All goes well at the railway station, despite the atrocities being committed in Czechoslovakia and beyond. The peace is finally disturbed when Zednicek, a Czech councillor who is allied with the Nazis, comes to the station with the intent of convincing the staff to join Hitler. Máša makes a move on Miloš, but their sexual encounter goes comically awry when Miloš prematurely ejaculates. The following day, out of shame and embarrassment, he tries to kill himself, but is saved by someone passing by. A doctor advises that he find a woman who is more experienced at having sex. He teaches him how to avoid premature ejaculations by thinking of something other than sex while in the act.

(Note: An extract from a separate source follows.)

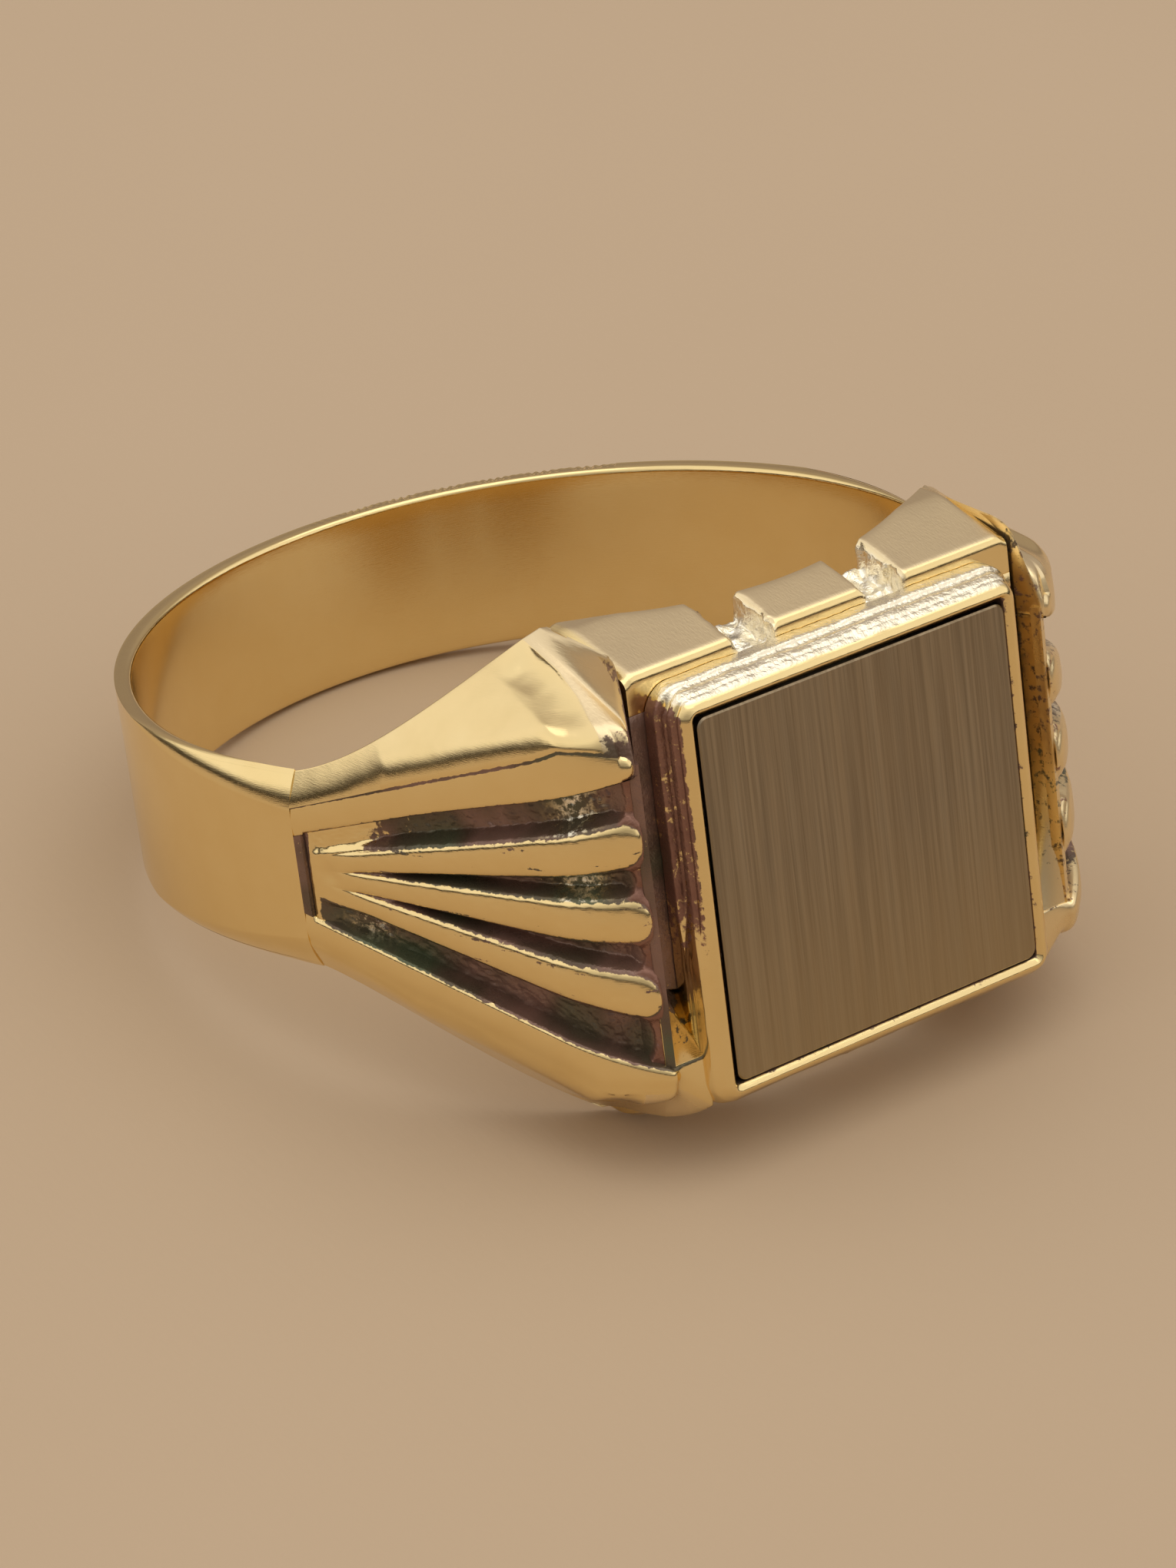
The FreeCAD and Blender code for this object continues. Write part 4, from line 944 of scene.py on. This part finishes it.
floor_material = bpy.data.materials.new("pale_floor")
shader = Shader(floor_material)
place = shader.add("TexCoord").outputs["Object"]
weave = shader.noise(shader.stretched(place, (1.0, 0.25, 1.0)), 3000.0, 2.0, 0.5)
tone = shader.mix(shader.noise(place, 30.0, 3.0, 0.5), *FLOOR_TONES)
cloth = shader.add("BsdfPrincipled", {"Base Color": tone, "Roughness": 0.55, "Specular IOR Level": 0.25,
                                      "Sheen Weight": 0.15,
                                      "Normal": shader.bump(weave, 0.22, 0.00005)}).outputs[0]
clear = shader.add("BsdfTransparent").outputs[0]
from_below = shader.add("NewGeometry").outputs["Backfacing"]
floor_surface = shader.add("MixShader", {0: from_below, 1: cloth, 2: clear}).outputs[0]
shader.add("OutputMaterial", {"Surface": floor_surface})
floor_mesh.materials.append(floor_material)

# one large soft light overhead
SOFTBOX_SIZE, SOFTBOX_ENERGY, SOFTBOX_COLOUR = 0.34, 0.19, (1.0, 0.97, 0.92)
ahead = (forward - up * forward.dot(up)).normalized()
softbox = linked("softbox", bpy.data.lights.new("softbox", "AREA"))
softbox.data.shape = "DISK"
softbox.data.size = SOFTBOX_SIZE
softbox.data.energy = SOFTBOX_ENERGY
softbox.data.color = SOFTBOX_COLOUR
softbox.location = up * 0.30 + right * 0.03 + ahead * 0.02
softbox.rotation_mode = "QUATERNION"
softbox.rotation_quaternion = (-softbox.location).to_track_quat("-Z", "Y")

# a pale studio, dark near the floor, dim beyond the ring and behind the camera
SKY = ((0.0, (0.05, 0.040, 0.032)), (0.14, (0.06, 0.050, 0.042)),
       (0.26, (1.04, 0.98, 0.90)), (1.0, (0.94, 0.90, 0.84)))
BEYOND, BEHIND_CAMERA, SEEN = (0.31, 0.25, 0.21, 1), (0.16, 0.135, 0.115, 1), (0.60, 0.52, 0.46, 1)
world = bpy.data.worlds.new("studio")
bpy.context.scene.world = world
shader = Shader(world)
toward = shader.add("TexCoord").outputs["Generated"]
height = shader.add("VectorMath", {0: toward, 1: up}, operation="DOT_PRODUCT").outputs["Value"]
depth = shader.add("VectorMath", {0: toward, 1: ahead}, operation="DOT_PRODUCT").outputs["Value"]
sky = shader.ramp(height, SKY)
sky = shader.mix(shader.remap(depth, 0.40, 0.80, 0.0, 0.9), sky, BEYOND)
sky = shader.mix(shader.remap(depth, -0.45, -0.90, 0.0, 0.7), sky, BEHIND_CAMERA)
sky = shader.mix(shader.add("LightPath").outputs["Is Camera Ray"], sky, SEEN)
shader.add("OutputWorld", {"Surface": shader.add("Background", {"Color": sky, "Strength": 1.0}).outputs[0]})

bpy.context.scene.view_settings.view_transform = "Standard"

Hubička takes an interest in the young woman in charge of the telegraphs, Zdenička. He stamps her butt with the telegraph office’s rubber stamp. When Zdenička returns home, her mother sees the marks, and angrily calls Hubička’s boss about her daughter’s vulgar coworkers. The event becomes highly public, and prevents the stationmaster from receiving his due promotion. Meanwhile, the Nazis and their allies are getting worried because many of their trains are frequently under attack. A famous member of the Resistance, the former circus member who goes by the pseudonym Viktoria Freie, sends a bomb to Hubička and enlists him to use it to destroy a train carrying Nazi ammunition rounds. Hubička asks that in return, Viktoria helps Miloš have sex without ejaculating prematurely.

The following day, as the ammunition train approaches the station, Zednicek pulls Hubička into a pointless disciplinary meeting based on his branding of Zdenička’s buttocks. Miloš takes up the heroic job of destroying the train, empowered by his sexual awakening facilitated by Viktoria. He drops the bomb from atop a railway-signaling apparatus that crosses high over the tracks. It hits the train just as a man operating a machine gun fires at Miloš, killing him instantly. His body falls off the gantry and onto the train. At the same moment, Zednicek finishes his disciplinary meeting with a general insult fired at the Czech: that they are “laughing hyenas” with no care for order or leadership - the phrase refers to a real insult used by Nazi officer Reinhard Heydrich during World War II. He immediately receives karmic justice in the form of a chain of explosions that obliterates the train, killing everyone onboard and destroying the Nazis’ ammunitions. Hubička and the other station employees laugh at the damage that has been done to the Nazi occupation. Máša, on her own, picks up Miloš's cap, which escaped the train’s blast, and mourns his death. Closely Watched Trains is therefore the opposite of a fatalist plot, showing how its characters’ actions do not lead to predictable moral or existential outcomes.